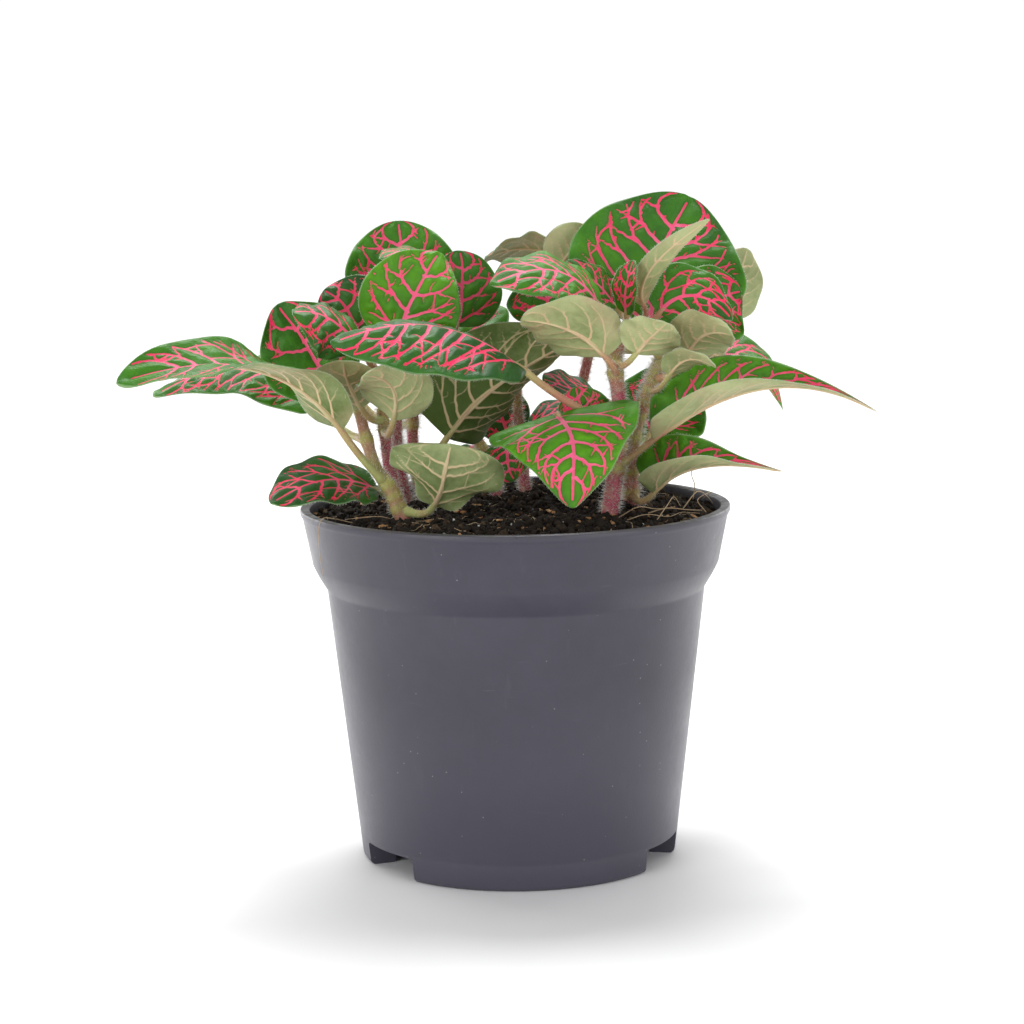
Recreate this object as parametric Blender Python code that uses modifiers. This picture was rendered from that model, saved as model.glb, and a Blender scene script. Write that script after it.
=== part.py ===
"""Nerve plant (Fittonia) growing in a round plastic nursery pot.

Frame: +Z up, origin on the pot's axis at the underside of its base, front of the plant towards -Y.
"""

import math

import bmesh
import bpy
from mathutils import Matrix, Vector

MM = 0.001

# ---- driving dimensions, in millimetres and degrees -------------------------------------------
POT_HEIGHT = 99.0
RIM_RADIUS = 60.0
BAND_RADIUS = 56.8
BAND_BOTTOM = 83.5
SHOULDER_RADIUS = 52.9
SHOULDER_BOTTOM = 76.4
BASE_RADIUS = 44.3
WALL = 1.3
RIM_LIP = 2.6
FOOT_HEIGHT = 7.0
FOOT_WIDTH = 7.0
CENTRE_DISC_RADIUS = 20.0
POT_SEGMENTS = 48

DRAIN_ANGLES = (-54.5, 65.5, 185.5)
DRAIN_SPAN = 28.5
DRAIN_HEIGHT = 6.7
DRAIN_HOLE_RADIUS = 3.2
DRAIN_HOLE_RING = 33.0

GAP = 0.3
SOIL_EDGE = 96.6
SOIL_MOUND = 4.5
SOIL_MOUND_CENTRE = (24.0, 26.0)
SOIL_MOUND_SPREAD = 26.0

STEM_BURIED = 10.0
STEM_SIDES_RESOLUTION = 2

LEAF_THICKNESS = 0.8
LEAF_ROWS = 6
LEAF_COLUMNS = 4
PETIOLE_ROWS = 2
PETIOLE_HALF_WIDTH = 1.0
PETIOLE_CLEARANCE = 1.3
BLADE_TIP_SHARE = 0.12
TAPER_START = 0.25

# ---- stems: name, radius, points from the soil surface upwards --------------------------------
STEMS = (
    ("stem_left", 1.9, ((-31, -15, 98), (-34, -13, 105), (-38, -9, 110), (-41, -4, 118), (-44, 0, 130))),
    ("stem_left_inner", 1.7, ((-33, 2, 98), (-35, 2, 109), (-36, 2, 117), (-37, 2, 127))),
    ("stem_left_hairy", 1.6, ((-31, 14, 98), (-33, 12, 110), (-33, 8, 121), (-31, 5, 140))),
    ("stem_left_back", 1.6, ((-26, 20, 98), (-29, 20, 111), (-28, 18, 127), (-21, 14, 145))),
    ("stem_centre", 1.5, ((-5, 20, 99), (-7, 21, 107), (-14, 26, 121), (-20, 31, 134))),
    ("stem_centre_right", 1.5, ((3, 20, 99), (2, 24, 111), (1, 28, 126), (2, 28, 146))),
    ("stem_right", 2.1, ((26, -12, 98), (28, -10, 112), (29, -8, 127), (28, -6, 141), (34, 0, 150))),
    ("stem_right_second", 2.0, ((32, -1, 98), (33, -2, 117), (37, -4, 130), (41, -5, 140))),
    ("stem_back", 1.8, ((14, 34, 100), (16, 38, 112), (20, 40, 128), (24, 38, 146))),
)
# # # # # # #
◆ **Objective**: Return exactly, please, the lines of the material from the first one down to and including the line where "TAPER_START = 0.25" appears.

◆ **Final result**:
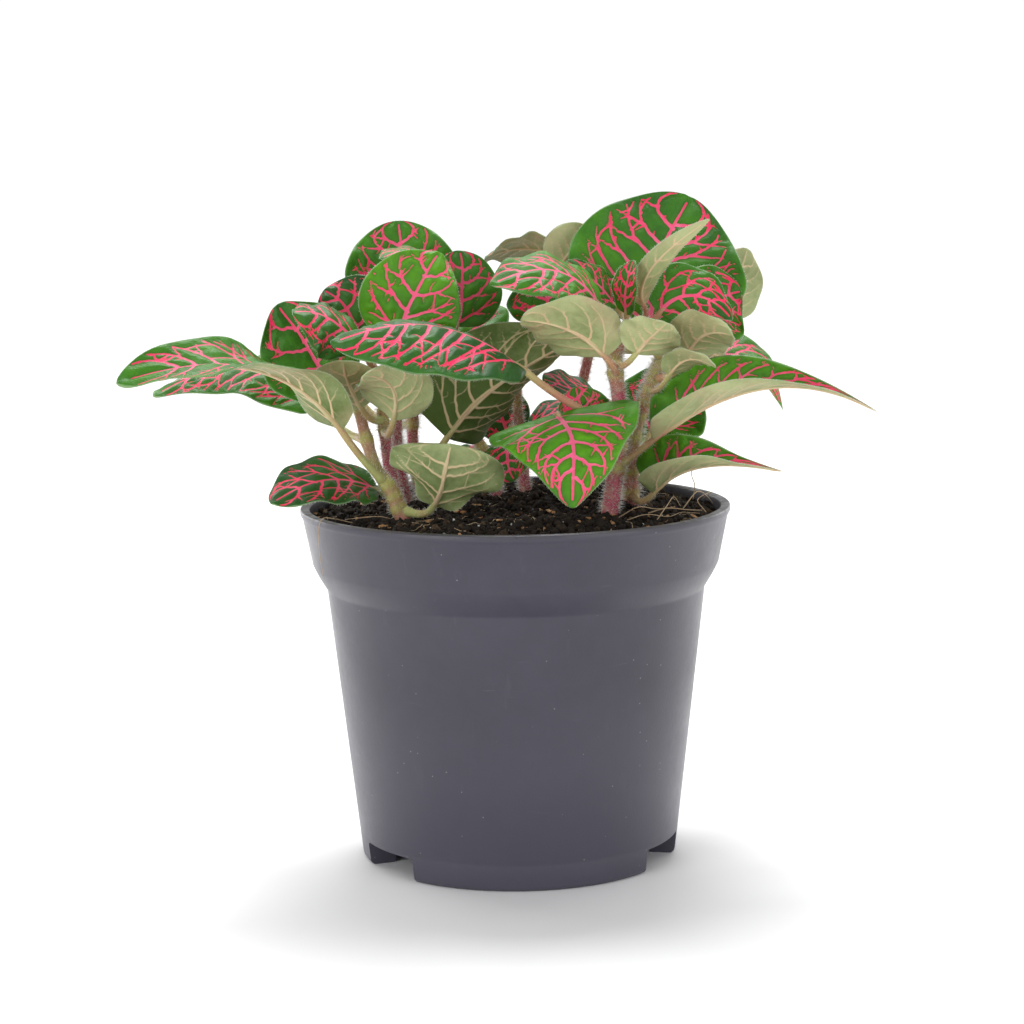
Recreate this object as parametric Blender Python code that uses modifiers. This picture was rendered from that model, saved as model.glb, and a Blender scene script. Write that script after it.
=== part.py ===
"""Nerve plant (Fittonia) growing in a round plastic nursery pot.

Frame: +Z up, origin on the pot's axis at the underside of its base, front of the plant towards -Y.
"""

import math

import bmesh
import bpy
from mathutils import Matrix, Vector

MM = 0.001

# ---- driving dimensions, in millimetres and degrees -------------------------------------------
POT_HEIGHT = 99.0
RIM_RADIUS = 60.0
BAND_RADIUS = 56.8
BAND_BOTTOM = 83.5
SHOULDER_RADIUS = 52.9
SHOULDER_BOTTOM = 76.4
BASE_RADIUS = 44.3
WALL = 1.3
RIM_LIP = 2.6
FOOT_HEIGHT = 7.0
FOOT_WIDTH = 7.0
CENTRE_DISC_RADIUS = 20.0
POT_SEGMENTS = 48

DRAIN_ANGLES = (-54.5, 65.5, 185.5)
DRAIN_SPAN = 28.5
DRAIN_HEIGHT = 6.7
DRAIN_HOLE_RADIUS = 3.2
DRAIN_HOLE_RING = 33.0

GAP = 0.3
SOIL_EDGE = 96.6
SOIL_MOUND = 4.5
SOIL_MOUND_CENTRE = (24.0, 26.0)
SOIL_MOUND_SPREAD = 26.0

STEM_BURIED = 10.0
STEM_SIDES_RESOLUTION = 2

LEAF_THICKNESS = 0.8
LEAF_ROWS = 6
LEAF_COLUMNS = 4
PETIOLE_ROWS = 2
PETIOLE_HALF_WIDTH = 1.0
PETIOLE_CLEARANCE = 1.3
BLADE_TIP_SHARE = 0.12
TAPER_START = 0.25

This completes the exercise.